The entire Bob Dylan set was just odd. For starters, the stage set-up seemed more suited for a small jazz club than for a large amphitheatre. I tried to snap a picture but a) we’d moved to the back of the pit area and b) when you’re on the fringes and near security, it’s a lot harder to surreptitiously take a picture. Here’s the best that I got.
Yeah, that picture probably isn’t blog worthy. But you can see what I mean with the jazzy lounge set-up and giant flames on the sides of the stage.
And Bob? Poor Bob. His voice is unrecognizable. I really think the majority of the audience was there just to say they saw him perform live, which is understandable. The man is unmatched in his songwriting genius. But he also seems to be doing his best to not be himself. Even some of his bigger songs that the casual fan like me would know were also nearly unrecognizable. It took myself (and the crowd) about three minutes into a song to realize it was ‘Tangled Up in Blue.”
I actually enjoyed the set as long as I wasn’t expecting it to sound like Dylan. From a strictly performance sense, I was kind of digging it.

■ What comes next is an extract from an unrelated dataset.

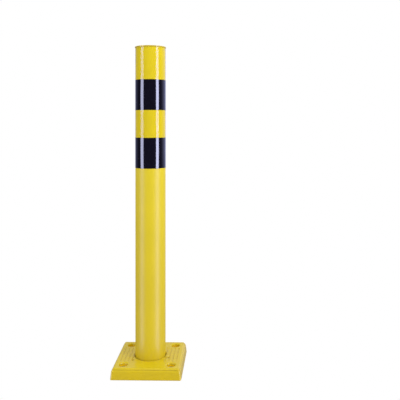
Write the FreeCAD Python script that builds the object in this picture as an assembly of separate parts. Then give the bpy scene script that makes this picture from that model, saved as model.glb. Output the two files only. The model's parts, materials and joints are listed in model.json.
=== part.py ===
"""Self-righting safety bollard: a steel post that leans on a ball in a square moulded foot.

Millimetres, +Z up. The origin is the centre of the foot's underside, on the floor.
The foot is bolted to the floor through four corner holes. The post is a round steel tube welded
to a foot disc. The disc is held down by a retaining ring between two elastomer rings, and stands
on a steel ball, so the post can lean a few degrees in any direction and comes upright again.
"""
import FreeCAD, Part
import math
import os

from FreeCAD import Vector

# Driving dimensions
TUBE_RADIUS = 88.9 / 2
TUBE_WALL = 3.2
TOTAL_HEIGHT = 945.0
FOOT_SIDE = 200.0
FOOT_TOP_SIDE = 195.0
FOOT_WALL_HEIGHT = 22.0
FOOT_HEIGHT = 31.0
FOOT_CORNER_RADIUS = 5.0
ANCHOR_PITCH = 136.0
ANCHOR_HOLE_RADIUS = 6.0
SCREW_CIRCLE_RADIUS = 60.0
SCREW_ANGLES = (100.0, 220.0, 340.0)
LEAN_LIMIT = 4.0
BAND_HEIGHT = 89.5
BAND_GAP = 80.5
BAND_BELOW_TOP = 98.5

# Fits, as clearance on a radius or on each side
TOUCH_CLEARANCE = 0.02
RUNNING_CLEARANCE = 0.03
HOLE_CLEARANCE = 0.25
LOOSE_CLEARANCE = 0.5
PAST_FACE = 1.0  # how far a cutting tool runs past a face

# Floor plate
PLATE_SIDE = 180.0
PLATE_CORNER_RADIUS = 12.0
PLATE_TOP = 5.0

# Layers in the foot, from the floor plate up
BUFFER_HEIGHT = 6.0
DISC_BOTTOM = PLATE_TOP + BUFFER_HEIGHT
DISC_TOP = DISC_BOTTOM + 5.0
RING_BOTTOM = FOOT_WALL_HEIGHT
RING_TOP = RING_BOTTOM + 4.0
COVER_BOTTOM = FOOT_WALL_HEIGHT + 0.5
COLLAR_TOP = FOOT_HEIGHT - 0.3
ANCHOR_SEAT = FOOT_WALL_HEIGHT

# Ball pivot, at half the height of the foot disc
PIVOT = Vector(0, 0, (DISC_BOTTOM + DISC_TOP) / 2)
BALL_RADIUS = 8.0
DISH_RADIUS = BALL_RADIUS + RUNNING_CLEARANCE
SEAT_RADIUS = 14.0
SEAT_SPIGOT_RADIUS = 10.0
LOWER_SEAT_HEIGHT = 4.0
UPPER_SEAT_CROWN = 3.5
SPIGOT_ABOVE_FLOOR = 0.5

# Round parts about the post's axis
DISC_RADIUS = 52.0
BUFFER_RADIUS = DISC_RADIUS + 1.5
BUFFER_BORE_RADIUS = SEAT_RADIUS + 6.0
CAVITY_RADIUS = BUFFER_RADIUS + 1.0
CAVITY_WALL_RADIUS = 68.0
DIAGONAL_LEAN = math.radians(LEAN_LIMIT * math.sqrt(2))
POST_SWAY = (FOOT_HEIGHT - PIVOT.z) * math.sin(DIAGONAL_LEAN)
COLLAR_INNER_RADIUS = TUBE_RADIUS + POST_SWAY + 0.2
OPENING_RADIUS = COLLAR_INNER_RADIUS + 1.5

# Housing, whose sloping shoulder ends in a narrow rim that the cover rests on
HOUSING_FLOOR = PLATE_TOP + 3.0
SHOULDER_SIDE = 190.0
SHOULDER_CORNER_RADIUS = 4.0
RIM_TOP = RING_TOP
RIM_INNER_SIDE = SHOULDER_SIDE - 8.0
RIM_INNER_CORNER_RADIUS = 4.0
BOSS_RADIUS = 16.0
RIB_THICKNESS = 4.0
RIB_ANGLES = (0, 45, 90, 135)
COUNTERBORE_RADIUS = 11.5
ANCHOR_SLEEVE_RADIUS = 8.5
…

But honestly? My favorite part of Dylan’s set was watching Bob Weir and Wilco’s Michael Jorgensen watching Dylan from the side of the stage. That was pretty cool.
We ended up leaving about 3/4 of the way through Dylan’s set. I hate “beat the traffic” concert-goers but in this case, it seemed to be worth it.
OK, you see why it takes so long for me to blog about things? I have a serious overwriting condition. I apologize but also thank you for sticking around (if you did!)
What song or band makes you feel the way Sapphire described in “Almost Famous?” Have you ever stayed at a concert just because you felt you “should” see that artist instead of wanting to really see him or her?